From what I can find, bookmarks can be placed anywhere in the document (source follows the convention Word uses).

It doesn't strictly violate the format of an OpenXML document (it is not a syntax error), but it doesn't play nice when combined with the OOXML referencing. The main problem I'm having I think is described here:

If the text marked by the bookmark contains a paragraph mark, the text preceding the REF field assumes the formatting of the paragraph in the bookmark.

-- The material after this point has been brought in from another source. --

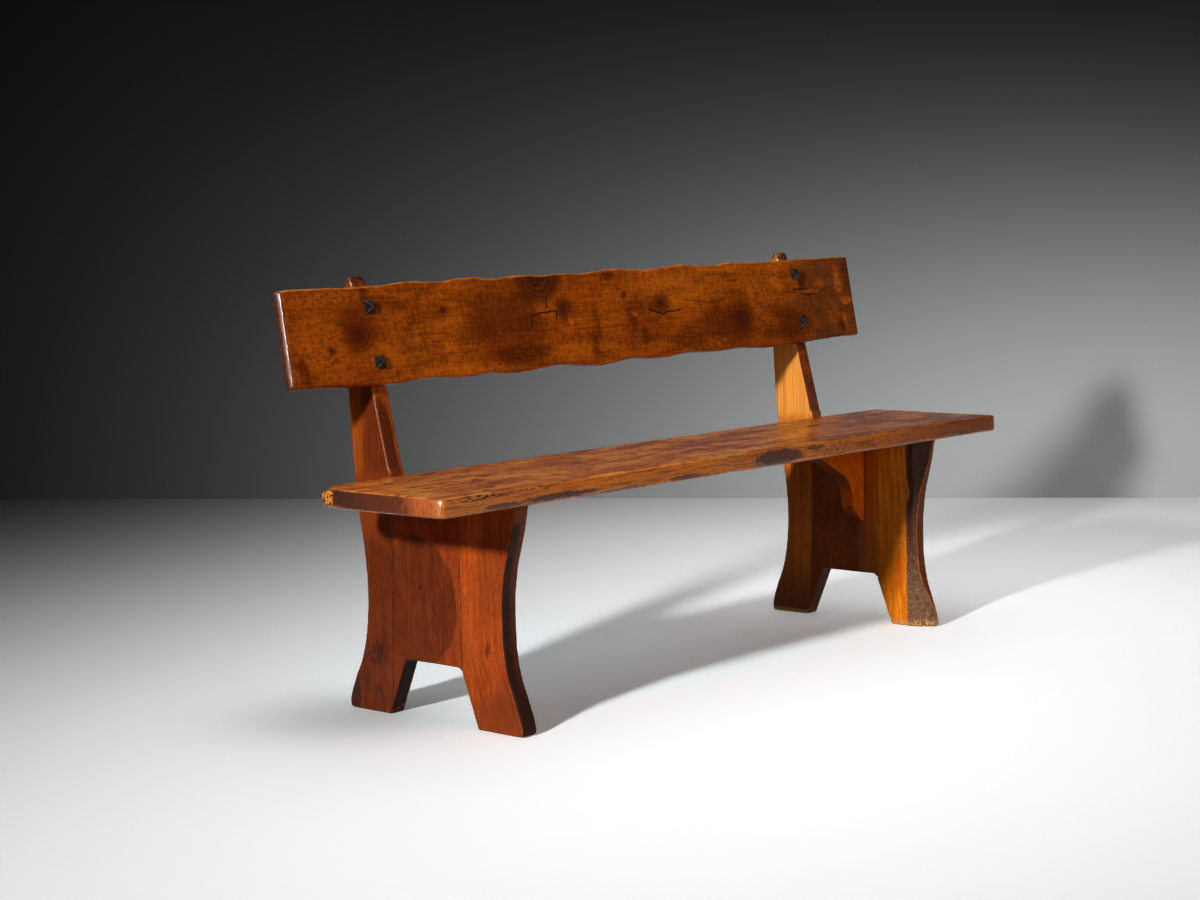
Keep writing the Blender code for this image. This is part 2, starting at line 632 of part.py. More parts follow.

The bookmark always contains a (header) paragraph in the way that pandoc has implemented the writer. Even if I create a correct REF field instruction pointing to a pandoc-generated header identifier, then updating the fields in Word itself results in weird things (i.e. it is not compatible).

jgm commented 1 year ago

So is the desired output something like this?

<w:p>
    <w:pPr>
        <w:pStyle w:val="Heading1" />
    </w:pPr>
   <w:bookmarkStart w:id="20" w:name="header-name" />
    <w:r>
        <w:t xml:space="preserve">Header Name</w:t>
    </w:r>
   <w:bookmarkEnd w:id="20" />
</w:p>
<!-- Other paragraphs and stuff -->
svenboulanger commented 1 year ago

So is the desired output something like this?

<w:p>
    <w:pPr>
        <w:pStyle w:val="Heading1" />
    </w:pPr>
   <w:bookmarkStart w:id="20" w:name="header-name" />
    <w:r>
        <w:t xml:space="preserve">Header Name</w:t>
    </w:r>
   <w:bookmarkEnd w:id="20" />
</w:p>
<!-- Other paragraphs and stuff -->

That is correct. You might also want to take a look at this issue since I guess it targets the same code.